* Information supplied
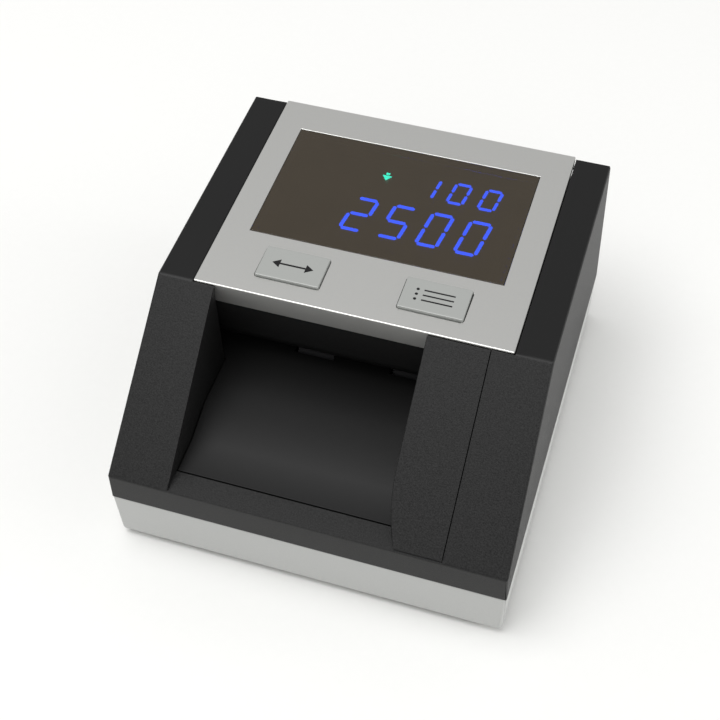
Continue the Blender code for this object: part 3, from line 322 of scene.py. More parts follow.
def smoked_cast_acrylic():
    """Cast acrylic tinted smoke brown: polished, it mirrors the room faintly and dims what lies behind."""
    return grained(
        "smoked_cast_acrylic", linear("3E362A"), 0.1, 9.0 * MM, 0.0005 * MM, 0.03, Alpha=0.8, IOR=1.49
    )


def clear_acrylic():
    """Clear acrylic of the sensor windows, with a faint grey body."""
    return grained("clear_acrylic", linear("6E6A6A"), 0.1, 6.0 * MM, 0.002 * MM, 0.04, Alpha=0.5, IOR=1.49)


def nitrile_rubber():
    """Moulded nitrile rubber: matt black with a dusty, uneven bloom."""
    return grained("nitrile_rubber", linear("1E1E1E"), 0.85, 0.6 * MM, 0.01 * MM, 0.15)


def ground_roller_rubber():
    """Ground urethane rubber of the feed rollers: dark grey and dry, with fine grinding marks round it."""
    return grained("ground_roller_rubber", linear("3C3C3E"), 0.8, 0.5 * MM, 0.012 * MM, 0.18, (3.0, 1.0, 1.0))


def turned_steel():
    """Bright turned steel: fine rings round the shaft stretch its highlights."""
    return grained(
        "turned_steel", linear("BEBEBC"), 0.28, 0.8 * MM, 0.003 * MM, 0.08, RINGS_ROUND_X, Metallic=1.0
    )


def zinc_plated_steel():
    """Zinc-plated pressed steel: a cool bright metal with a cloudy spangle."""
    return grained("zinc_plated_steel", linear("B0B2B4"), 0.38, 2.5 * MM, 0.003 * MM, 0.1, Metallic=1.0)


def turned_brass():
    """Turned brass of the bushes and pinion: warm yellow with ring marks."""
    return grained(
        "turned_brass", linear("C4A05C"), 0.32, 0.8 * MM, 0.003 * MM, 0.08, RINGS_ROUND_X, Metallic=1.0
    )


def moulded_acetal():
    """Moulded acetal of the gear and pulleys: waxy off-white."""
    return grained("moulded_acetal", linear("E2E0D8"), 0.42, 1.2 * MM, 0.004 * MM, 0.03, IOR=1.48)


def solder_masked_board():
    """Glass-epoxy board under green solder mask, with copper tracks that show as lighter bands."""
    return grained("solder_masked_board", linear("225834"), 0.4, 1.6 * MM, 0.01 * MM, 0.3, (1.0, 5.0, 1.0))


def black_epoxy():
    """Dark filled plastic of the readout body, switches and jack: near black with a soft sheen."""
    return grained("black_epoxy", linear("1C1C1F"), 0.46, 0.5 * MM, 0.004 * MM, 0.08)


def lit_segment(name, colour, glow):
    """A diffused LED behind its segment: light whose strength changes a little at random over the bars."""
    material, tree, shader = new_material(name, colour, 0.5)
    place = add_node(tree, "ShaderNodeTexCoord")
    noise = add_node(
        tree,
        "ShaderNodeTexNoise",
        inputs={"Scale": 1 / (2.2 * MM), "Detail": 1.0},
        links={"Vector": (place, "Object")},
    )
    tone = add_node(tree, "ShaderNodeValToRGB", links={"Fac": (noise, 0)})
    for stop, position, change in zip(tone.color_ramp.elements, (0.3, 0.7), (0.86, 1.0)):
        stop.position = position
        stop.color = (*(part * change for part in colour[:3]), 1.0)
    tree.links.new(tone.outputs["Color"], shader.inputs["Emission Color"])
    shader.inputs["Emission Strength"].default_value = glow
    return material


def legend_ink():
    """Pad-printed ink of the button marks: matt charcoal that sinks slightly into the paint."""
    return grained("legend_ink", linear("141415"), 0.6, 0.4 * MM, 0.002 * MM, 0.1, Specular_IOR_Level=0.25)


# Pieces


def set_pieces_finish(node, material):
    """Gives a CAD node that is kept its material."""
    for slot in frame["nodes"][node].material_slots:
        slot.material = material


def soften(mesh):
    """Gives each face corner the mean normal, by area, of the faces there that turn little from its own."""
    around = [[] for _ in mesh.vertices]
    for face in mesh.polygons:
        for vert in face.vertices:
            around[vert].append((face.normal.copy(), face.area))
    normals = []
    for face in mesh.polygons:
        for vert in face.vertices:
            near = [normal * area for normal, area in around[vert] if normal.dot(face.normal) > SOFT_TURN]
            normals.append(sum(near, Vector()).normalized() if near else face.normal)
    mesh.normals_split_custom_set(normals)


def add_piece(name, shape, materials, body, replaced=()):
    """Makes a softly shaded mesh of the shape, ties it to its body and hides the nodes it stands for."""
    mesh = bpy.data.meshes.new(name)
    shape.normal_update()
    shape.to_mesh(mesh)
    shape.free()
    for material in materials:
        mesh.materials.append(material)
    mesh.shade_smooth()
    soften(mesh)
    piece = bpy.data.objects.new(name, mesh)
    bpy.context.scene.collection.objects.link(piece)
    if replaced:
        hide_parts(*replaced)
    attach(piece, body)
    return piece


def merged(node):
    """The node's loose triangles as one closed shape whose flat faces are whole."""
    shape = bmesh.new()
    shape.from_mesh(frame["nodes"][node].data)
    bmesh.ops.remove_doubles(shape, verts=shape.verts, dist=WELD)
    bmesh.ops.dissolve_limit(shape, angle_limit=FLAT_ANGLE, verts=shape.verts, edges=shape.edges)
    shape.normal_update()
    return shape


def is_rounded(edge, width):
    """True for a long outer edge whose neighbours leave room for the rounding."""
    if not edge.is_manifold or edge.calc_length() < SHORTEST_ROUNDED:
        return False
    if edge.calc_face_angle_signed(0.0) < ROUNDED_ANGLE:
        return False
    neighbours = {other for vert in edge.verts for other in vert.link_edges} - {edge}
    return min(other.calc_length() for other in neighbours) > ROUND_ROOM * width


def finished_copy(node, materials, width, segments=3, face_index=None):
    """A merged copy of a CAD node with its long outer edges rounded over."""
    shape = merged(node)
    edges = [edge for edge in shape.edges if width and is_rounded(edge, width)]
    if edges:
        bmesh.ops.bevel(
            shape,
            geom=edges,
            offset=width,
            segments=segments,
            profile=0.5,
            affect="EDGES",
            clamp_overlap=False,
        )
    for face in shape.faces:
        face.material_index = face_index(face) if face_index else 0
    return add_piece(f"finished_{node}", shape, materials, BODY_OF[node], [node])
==
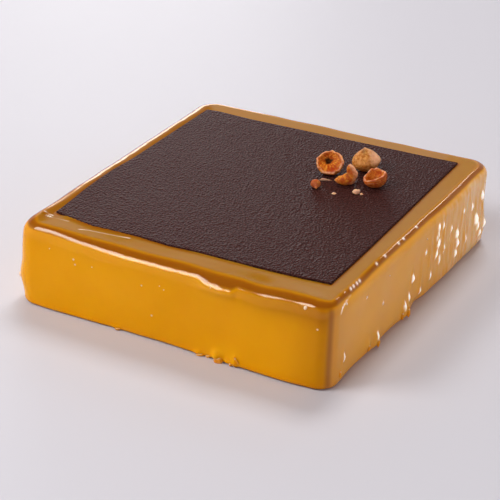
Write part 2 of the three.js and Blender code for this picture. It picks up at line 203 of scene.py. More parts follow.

* Work required
Begin at the line that has "Continue the Blender" in the entries above; stop after the line that has "MM, 0.1, Metallic=1.0)". Transcribe exactly those lines and no others.

* Reply
Continue the Blender code for this object: part 3, from line 322 of scene.py. More parts follow.
def smoked_cast_acrylic():
    """Cast acrylic tinted smoke brown: polished, it mirrors the room faintly and dims what lies behind."""
    return grained(
        "smoked_cast_acrylic", linear("3E362A"), 0.1, 9.0 * MM, 0.0005 * MM, 0.03, Alpha=0.8, IOR=1.49
    )


def clear_acrylic():
    """Clear acrylic of the sensor windows, with a faint grey body."""
    return grained("clear_acrylic", linear("6E6A6A"), 0.1, 6.0 * MM, 0.002 * MM, 0.04, Alpha=0.5, IOR=1.49)


def nitrile_rubber():
    """Moulded nitrile rubber: matt black with a dusty, uneven bloom."""
    return grained("nitrile_rubber", linear("1E1E1E"), 0.85, 0.6 * MM, 0.01 * MM, 0.15)


def ground_roller_rubber():
    """Ground urethane rubber of the feed rollers: dark grey and dry, with fine grinding marks round it."""
    return grained("ground_roller_rubber", linear("3C3C3E"), 0.8, 0.5 * MM, 0.012 * MM, 0.18, (3.0, 1.0, 1.0))


def turned_steel():
    """Bright turned steel: fine rings round the shaft stretch its highlights."""
    return grained(
        "turned_steel", linear("BEBEBC"), 0.28, 0.8 * MM, 0.003 * MM, 0.08, RINGS_ROUND_X, Metallic=1.0
    )


def zinc_plated_steel():
    """Zinc-plated pressed steel: a cool bright metal with a cloudy spangle."""
    return grained("zinc_plated_steel", linear("B0B2B4"), 0.38, 2.5 * MM, 0.003 * MM, 0.1, Metallic=1.0)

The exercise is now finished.